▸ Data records
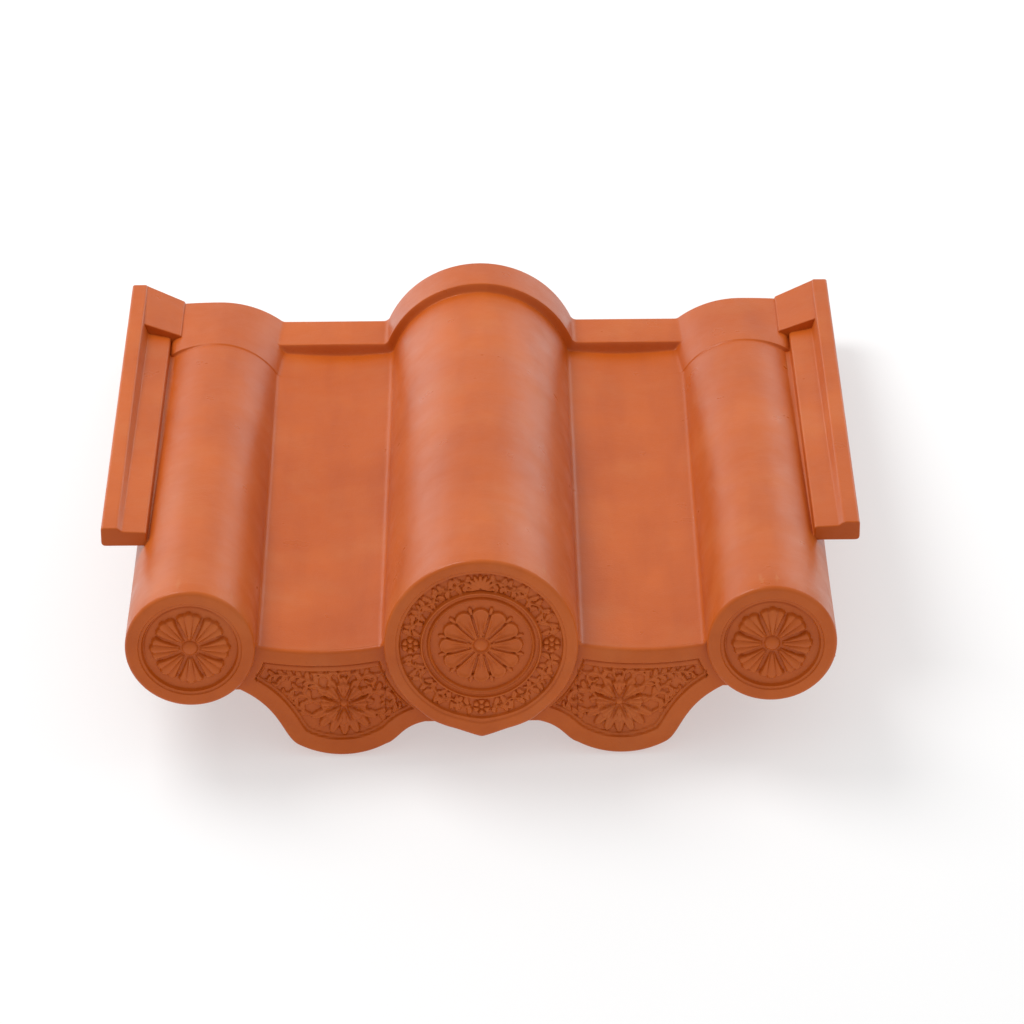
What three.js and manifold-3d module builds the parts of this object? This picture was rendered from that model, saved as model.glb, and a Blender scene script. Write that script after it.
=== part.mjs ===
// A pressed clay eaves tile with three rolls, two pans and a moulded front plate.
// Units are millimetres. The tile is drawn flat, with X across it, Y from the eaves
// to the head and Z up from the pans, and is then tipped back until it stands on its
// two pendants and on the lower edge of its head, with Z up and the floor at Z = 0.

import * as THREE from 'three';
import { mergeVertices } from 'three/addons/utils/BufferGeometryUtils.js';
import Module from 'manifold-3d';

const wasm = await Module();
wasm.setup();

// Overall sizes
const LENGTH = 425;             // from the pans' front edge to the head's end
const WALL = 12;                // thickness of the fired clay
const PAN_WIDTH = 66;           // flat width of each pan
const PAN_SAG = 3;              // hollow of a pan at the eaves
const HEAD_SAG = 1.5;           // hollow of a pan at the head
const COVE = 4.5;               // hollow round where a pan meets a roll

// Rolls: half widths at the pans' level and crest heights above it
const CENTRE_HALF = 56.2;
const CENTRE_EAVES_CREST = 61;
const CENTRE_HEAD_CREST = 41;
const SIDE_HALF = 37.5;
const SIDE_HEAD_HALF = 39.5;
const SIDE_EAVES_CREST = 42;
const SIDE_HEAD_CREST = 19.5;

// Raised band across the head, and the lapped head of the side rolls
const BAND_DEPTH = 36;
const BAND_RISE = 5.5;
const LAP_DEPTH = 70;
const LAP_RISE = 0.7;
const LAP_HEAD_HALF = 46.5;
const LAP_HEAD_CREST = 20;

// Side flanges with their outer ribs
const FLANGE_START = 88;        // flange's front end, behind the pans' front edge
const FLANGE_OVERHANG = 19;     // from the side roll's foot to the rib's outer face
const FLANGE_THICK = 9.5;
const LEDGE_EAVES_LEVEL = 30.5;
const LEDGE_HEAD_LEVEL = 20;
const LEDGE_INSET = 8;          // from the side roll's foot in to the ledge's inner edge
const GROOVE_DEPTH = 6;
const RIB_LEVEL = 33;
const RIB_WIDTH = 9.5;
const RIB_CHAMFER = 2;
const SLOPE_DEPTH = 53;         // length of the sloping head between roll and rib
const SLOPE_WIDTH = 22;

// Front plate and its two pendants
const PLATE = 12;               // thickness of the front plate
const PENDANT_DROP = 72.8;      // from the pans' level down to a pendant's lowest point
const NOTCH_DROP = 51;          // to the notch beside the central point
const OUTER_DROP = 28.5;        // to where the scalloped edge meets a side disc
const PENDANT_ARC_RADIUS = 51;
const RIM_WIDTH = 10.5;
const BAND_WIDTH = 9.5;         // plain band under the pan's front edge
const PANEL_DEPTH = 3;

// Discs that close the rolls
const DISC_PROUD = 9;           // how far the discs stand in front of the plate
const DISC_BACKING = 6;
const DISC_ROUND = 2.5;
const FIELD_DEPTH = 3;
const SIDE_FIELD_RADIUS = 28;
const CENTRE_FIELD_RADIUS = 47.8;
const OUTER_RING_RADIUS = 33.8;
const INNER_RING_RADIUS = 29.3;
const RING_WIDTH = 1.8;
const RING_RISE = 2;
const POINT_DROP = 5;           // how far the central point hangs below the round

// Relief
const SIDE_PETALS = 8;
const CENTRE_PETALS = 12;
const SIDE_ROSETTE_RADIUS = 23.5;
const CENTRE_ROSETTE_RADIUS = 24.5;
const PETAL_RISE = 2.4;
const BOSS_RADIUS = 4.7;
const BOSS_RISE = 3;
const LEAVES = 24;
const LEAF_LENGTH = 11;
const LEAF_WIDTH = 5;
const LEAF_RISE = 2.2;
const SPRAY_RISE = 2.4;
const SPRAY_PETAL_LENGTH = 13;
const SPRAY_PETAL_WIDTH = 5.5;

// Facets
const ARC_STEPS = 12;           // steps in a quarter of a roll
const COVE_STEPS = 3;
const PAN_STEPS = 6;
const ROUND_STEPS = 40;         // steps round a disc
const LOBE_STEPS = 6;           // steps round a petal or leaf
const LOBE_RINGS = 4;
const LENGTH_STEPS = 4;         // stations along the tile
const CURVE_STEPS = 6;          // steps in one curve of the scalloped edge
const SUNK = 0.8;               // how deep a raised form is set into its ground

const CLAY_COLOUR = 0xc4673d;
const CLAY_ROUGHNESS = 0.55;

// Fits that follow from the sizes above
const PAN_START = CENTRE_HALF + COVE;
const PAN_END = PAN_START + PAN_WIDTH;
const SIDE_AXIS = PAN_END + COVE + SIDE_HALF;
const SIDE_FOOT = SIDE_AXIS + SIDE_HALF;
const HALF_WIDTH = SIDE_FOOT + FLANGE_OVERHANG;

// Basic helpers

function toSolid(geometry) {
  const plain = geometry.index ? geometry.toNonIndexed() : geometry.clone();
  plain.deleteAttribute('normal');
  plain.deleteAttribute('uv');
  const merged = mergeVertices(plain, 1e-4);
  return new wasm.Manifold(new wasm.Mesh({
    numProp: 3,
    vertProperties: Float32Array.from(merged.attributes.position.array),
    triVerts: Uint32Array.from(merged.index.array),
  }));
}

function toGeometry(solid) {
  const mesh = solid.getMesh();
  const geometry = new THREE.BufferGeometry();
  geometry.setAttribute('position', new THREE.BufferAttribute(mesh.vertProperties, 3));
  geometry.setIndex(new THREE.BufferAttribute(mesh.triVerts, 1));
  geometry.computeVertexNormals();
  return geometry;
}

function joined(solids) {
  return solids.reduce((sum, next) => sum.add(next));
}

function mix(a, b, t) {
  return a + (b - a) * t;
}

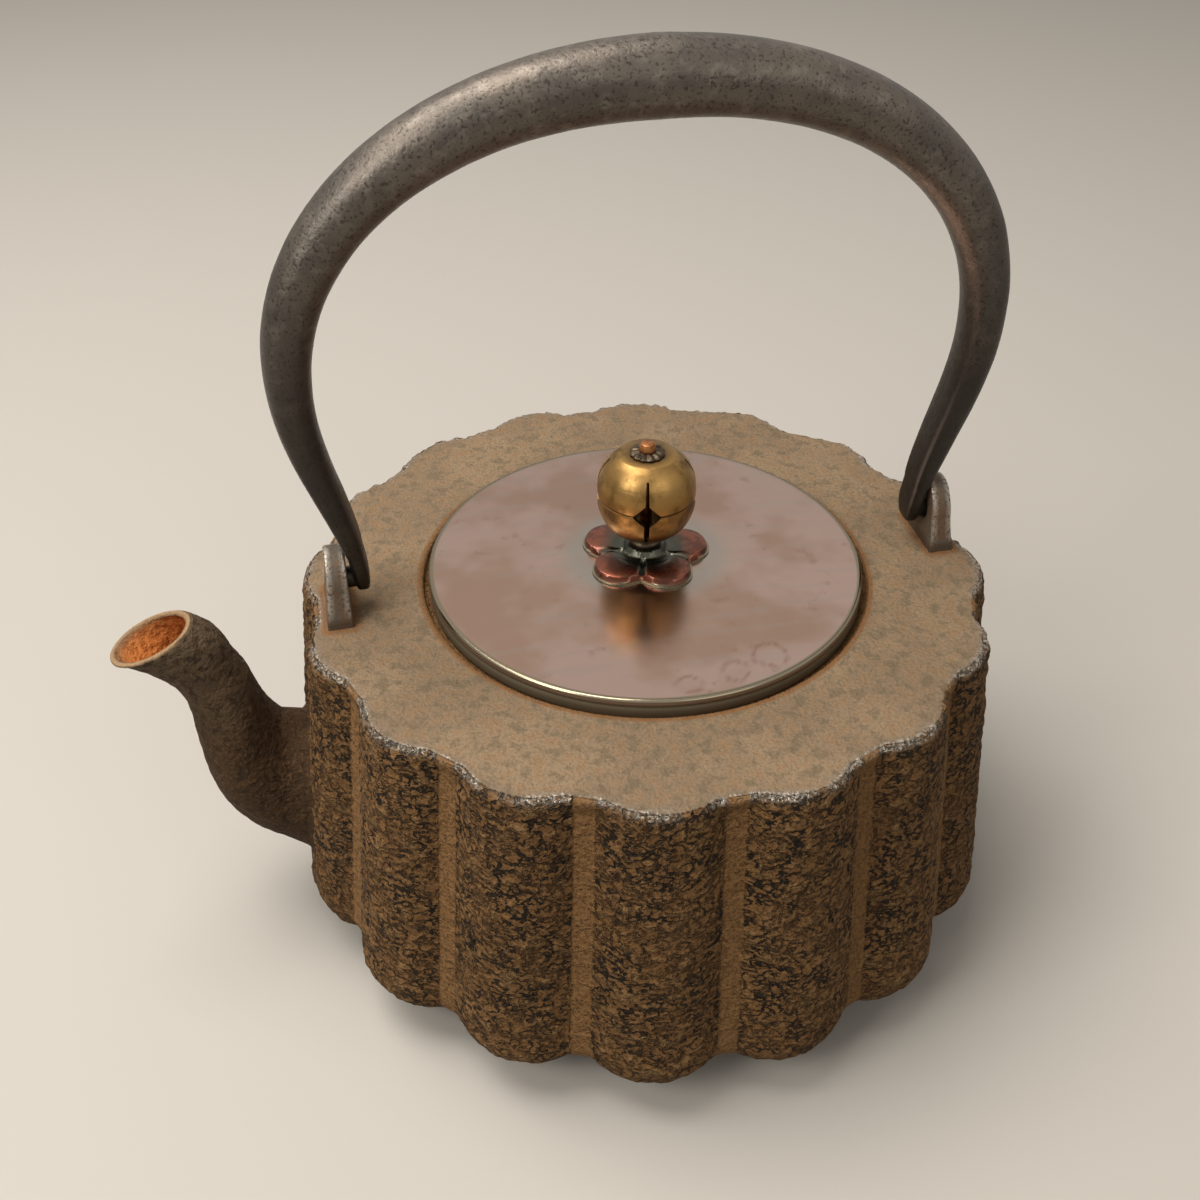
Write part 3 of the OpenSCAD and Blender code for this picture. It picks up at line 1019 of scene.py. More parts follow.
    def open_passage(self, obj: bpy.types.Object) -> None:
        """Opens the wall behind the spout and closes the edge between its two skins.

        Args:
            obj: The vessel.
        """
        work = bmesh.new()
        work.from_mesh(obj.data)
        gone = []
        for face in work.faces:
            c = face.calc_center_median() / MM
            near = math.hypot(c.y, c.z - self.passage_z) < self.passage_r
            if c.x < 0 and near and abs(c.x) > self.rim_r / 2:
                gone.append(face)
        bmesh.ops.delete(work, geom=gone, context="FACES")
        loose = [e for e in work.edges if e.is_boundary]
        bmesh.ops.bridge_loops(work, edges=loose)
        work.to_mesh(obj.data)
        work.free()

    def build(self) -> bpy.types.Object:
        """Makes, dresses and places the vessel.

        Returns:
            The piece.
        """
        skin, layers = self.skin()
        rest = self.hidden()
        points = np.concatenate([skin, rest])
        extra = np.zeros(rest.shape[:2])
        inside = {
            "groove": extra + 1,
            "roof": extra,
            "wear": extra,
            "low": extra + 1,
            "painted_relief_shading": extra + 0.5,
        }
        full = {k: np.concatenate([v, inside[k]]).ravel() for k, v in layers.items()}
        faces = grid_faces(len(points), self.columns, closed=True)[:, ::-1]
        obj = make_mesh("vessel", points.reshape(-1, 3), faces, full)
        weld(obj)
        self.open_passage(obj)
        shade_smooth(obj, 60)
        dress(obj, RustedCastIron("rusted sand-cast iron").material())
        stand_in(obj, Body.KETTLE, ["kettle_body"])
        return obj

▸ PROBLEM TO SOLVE
The records above should be restated word for word, please.

▸ COMPLETE ANSWER
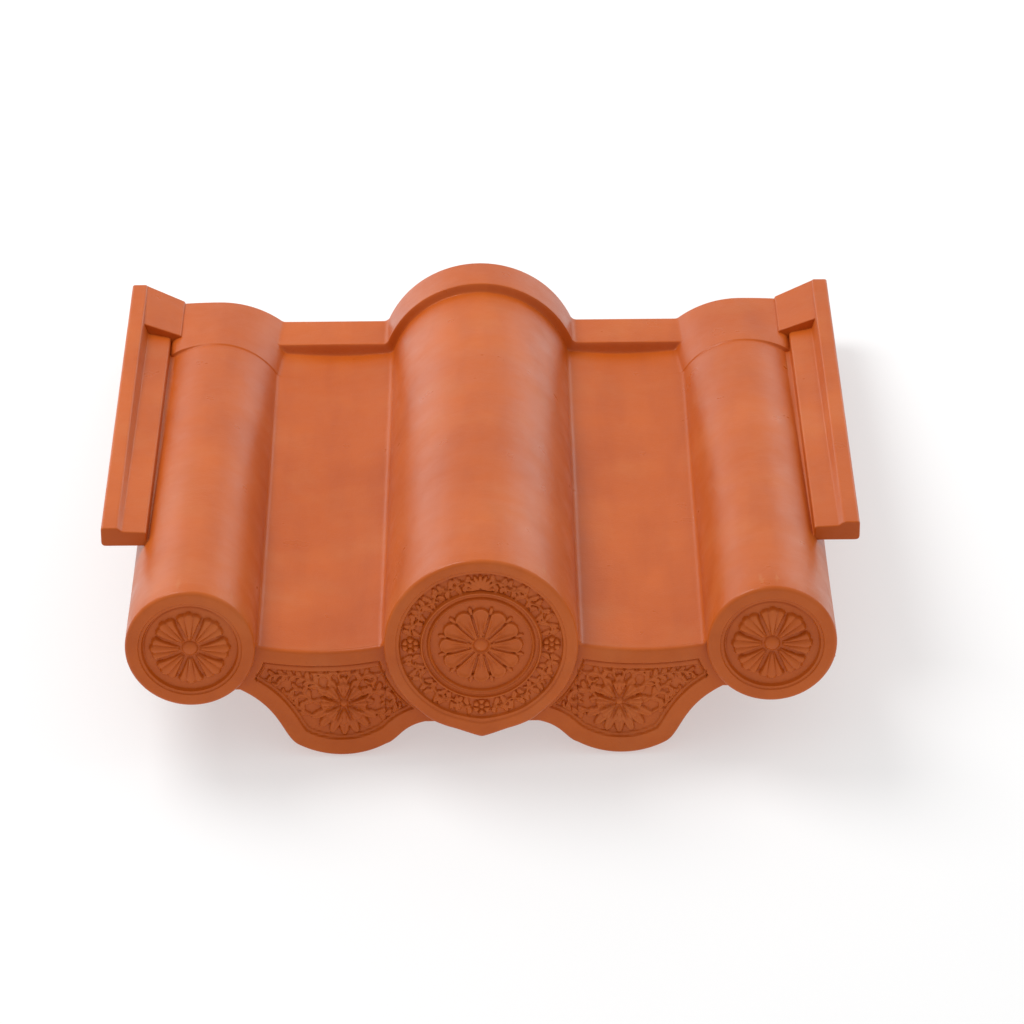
What three.js and manifold-3d module builds the parts of this object? This picture was rendered from that model, saved as model.glb, and a Blender scene script. Write that script after it.
=== part.mjs ===
// A pressed clay eaves tile with three rolls, two pans and a moulded front plate.
// Units are millimetres. The tile is drawn flat, with X across it, Y from the eaves
// to the head and Z up from the pans, and is then tipped back until it stands on its
// two pendants and on the lower edge of its head, with Z up and the floor at Z = 0.

import * as THREE from 'three';
import { mergeVertices } from 'three/addons/utils/BufferGeometryUtils.js';
import Module from 'manifold-3d';

const wasm = await Module();
wasm.setup();

// Overall sizes
const LENGTH = 425;             // from the pans' front edge to the head's end
const WALL = 12;                // thickness of the fired clay
const PAN_WIDTH = 66;           // flat width of each pan
const PAN_SAG = 3;              // hollow of a pan at the eaves
const HEAD_SAG = 1.5;           // hollow of a pan at the head
const COVE = 4.5;               // hollow round where a pan meets a roll

// Rolls: half widths at the pans' level and crest heights above it
const CENTRE_HALF = 56.2;
const CENTRE_EAVES_CREST = 61;
const CENTRE_HEAD_CREST = 41;
const SIDE_HALF = 37.5;
const SIDE_HEAD_HALF = 39.5;
const SIDE_EAVES_CREST = 42;
const SIDE_HEAD_CREST = 19.5;

// Raised band across the head, and the lapped head of the side rolls
const BAND_DEPTH = 36;
const BAND_RISE = 5.5;
const LAP_DEPTH = 70;
const LAP_RISE = 0.7;
const LAP_HEAD_HALF = 46.5;
const LAP_HEAD_CREST = 20;

// Side flanges with their outer ribs
const FLANGE_START = 88;        // flange's front end, behind the pans' front edge
const FLANGE_OVERHANG = 19;     // from the side roll's foot to the rib's outer face
const FLANGE_THICK = 9.5;
const LEDGE_EAVES_LEVEL = 30.5;
const LEDGE_HEAD_LEVEL = 20;
const LEDGE_INSET = 8;          // from the side roll's foot in to the ledge's inner edge
const GROOVE_DEPTH = 6;
const RIB_LEVEL = 33;
const RIB_WIDTH = 9.5;
const RIB_CHAMFER = 2;
const SLOPE_DEPTH = 53;         // length of the sloping head between roll and rib
const SLOPE_WIDTH = 22;

// Front plate and its two pendants
const PLATE = 12;               // thickness of the front plate
const PENDANT_DROP = 72.8;      // from the pans' level down to a pendant's lowest point
const NOTCH_DROP = 51;          // to the notch beside the central point
const OUTER_DROP = 28.5;        // to where the scalloped edge meets a side disc
const PENDANT_ARC_RADIUS = 51;
const RIM_WIDTH = 10.5;
const BAND_WIDTH = 9.5;         // plain band under the pan's front edge
const PANEL_DEPTH = 3;

// Discs that close the rolls
const DISC_PROUD = 9;           // how far the discs stand in front of the plate
const DISC_BACKING = 6;
const DISC_ROUND = 2.5;
const FIELD_DEPTH = 3;
const SIDE_FIELD_RADIUS = 28;
const CENTRE_FIELD_RADIUS = 47.8;
const OUTER_RING_RADIUS = 33.8;
const INNER_RING_RADIUS = 29.3;
const RING_WIDTH = 1.8;
const RING_RISE = 2;
const POINT_DROP = 5;           // how far the central point hangs below the round

// Relief
const SIDE_PETALS = 8;
const CENTRE_PETALS = 12;
const SIDE_ROSETTE_RADIUS = 23.5;
const CENTRE_ROSETTE_RADIUS = 24.5;
const PETAL_RISE = 2.4;
const BOSS_RADIUS = 4.7;
const BOSS_RISE = 3;
const LEAVES = 24;
const LEAF_LENGTH = 11;
const LEAF_WIDTH = 5;
const LEAF_RISE = 2.2;
const SPRAY_RISE = 2.4;
const SPRAY_PETAL_LENGTH = 13;
const SPRAY_PETAL_WIDTH = 5.5;

// Facets
const ARC_STEPS = 12;           // steps in a quarter of a roll
const COVE_STEPS = 3;
const PAN_STEPS = 6;
const ROUND_STEPS = 40;         // steps round a disc
const LOBE_STEPS = 6;           // steps round a petal or leaf
const LOBE_RINGS = 4;
const LENGTH_STEPS = 4;         // stations along the tile
const CURVE_STEPS = 6;          // steps in one curve of the scalloped edge
const SUNK = 0.8;               // how deep a raised form is set into its ground

const CLAY_COLOUR = 0xc4673d;
const CLAY_ROUGHNESS = 0.55;

// Fits that follow from the sizes above
const PAN_START = CENTRE_HALF + COVE;
const PAN_END = PAN_START + PAN_WIDTH;
const SIDE_AXIS = PAN_END + COVE + SIDE_HALF;
const SIDE_FOOT = SIDE_AXIS + SIDE_HALF;
const HALF_WIDTH = SIDE_FOOT + FLANGE_OVERHANG;

// Basic helpers

function toSolid(geometry) {
  const plain = geometry.index ? geometry.toNonIndexed() : geometry.clone();
  plain.deleteAttribute('normal');
  plain.deleteAttribute('uv');
  const merged = mergeVertices(plain, 1e-4);
  return new wasm.Manifold(new wasm.Mesh({
    numProp: 3,
    vertProperties: Float32Array.from(merged.attributes.position.array),
    triVerts: Uint32Array.from(merged.index.array),
  }));
}

function toGeometry(solid) {
  const mesh = solid.getMesh();
  const geometry = new THREE.BufferGeometry();
  geometry.setAttribute('position', new THREE.BufferAttribute(mesh.vertProperties, 3));
  geometry.setIndex(new THREE.BufferAttribute(mesh.triVerts, 1));
  geometry.computeVertexNormals();
  return geometry;
}

function joined(solids) {
  return solids.reduce((sum, next) => sum.add(next));
}

function mix(a, b, t) {
  return a + (b - a) * t;
}

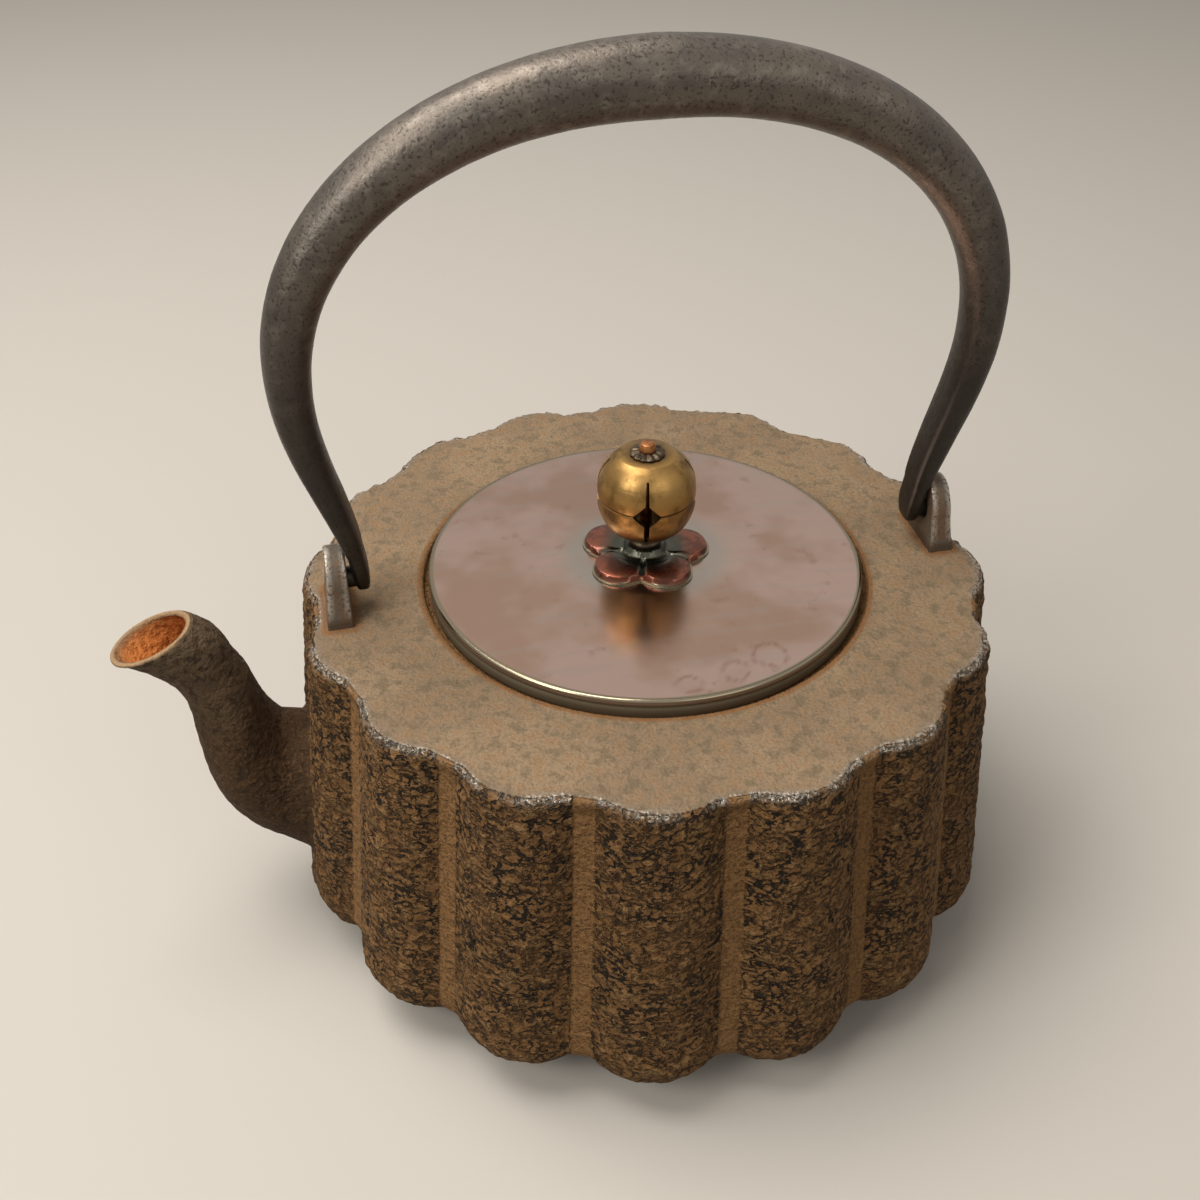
Write part 3 of the OpenSCAD and Blender code for this picture. It picks up at line 1019 of scene.py. More parts follow.
    def open_passage(self, obj: bpy.types.Object) -> None:
        """Opens the wall behind the spout and closes the edge between its two skins.

        Args:
            obj: The vessel.
        """
        work = bmesh.new()
        work.from_mesh(obj.data)
        gone = []
        for face in work.faces:
            c = face.calc_center_median() / MM
            near = math.hypot(c.y, c.z - self.passage_z) < self.passage_r
            if c.x < 0 and near and abs(c.x) > self.rim_r / 2:
                gone.append(face)
        bmesh.ops.delete(work, geom=gone, context="FACES")
        loose = [e for e in work.edges if e.is_boundary]
        bmesh.ops.bridge_loops(work, edges=loose)
        work.to_mesh(obj.data)
        work.free()

    def build(self) -> bpy.types.Object:
        """Makes, dresses and places the vessel.

        Returns:
            The piece.
        """
        skin, layers = self.skin()
        rest = self.hidden()
        points = np.concatenate([skin, rest])
        extra = np.zeros(rest.shape[:2])
        inside = {
            "groove": extra + 1,
            "roof": extra,
            "wear": extra,
            "low": extra + 1,
            "painted_relief_shading": extra + 0.5,
        }
        full = {k: np.concatenate([v, inside[k]]).ravel() for k, v in layers.items()}
        faces = grid_faces(len(points), self.columns, closed=True)[:, ::-1]
        obj = make_mesh("vessel", points.reshape(-1, 3), faces, full)
        weld(obj)
        self.open_passage(obj)
        shade_smooth(obj, 60)
        dress(obj, RustedCastIron("rusted sand-cast iron").material())
        stand_in(obj, Body.KETTLE, ["kettle_body"])
        return obj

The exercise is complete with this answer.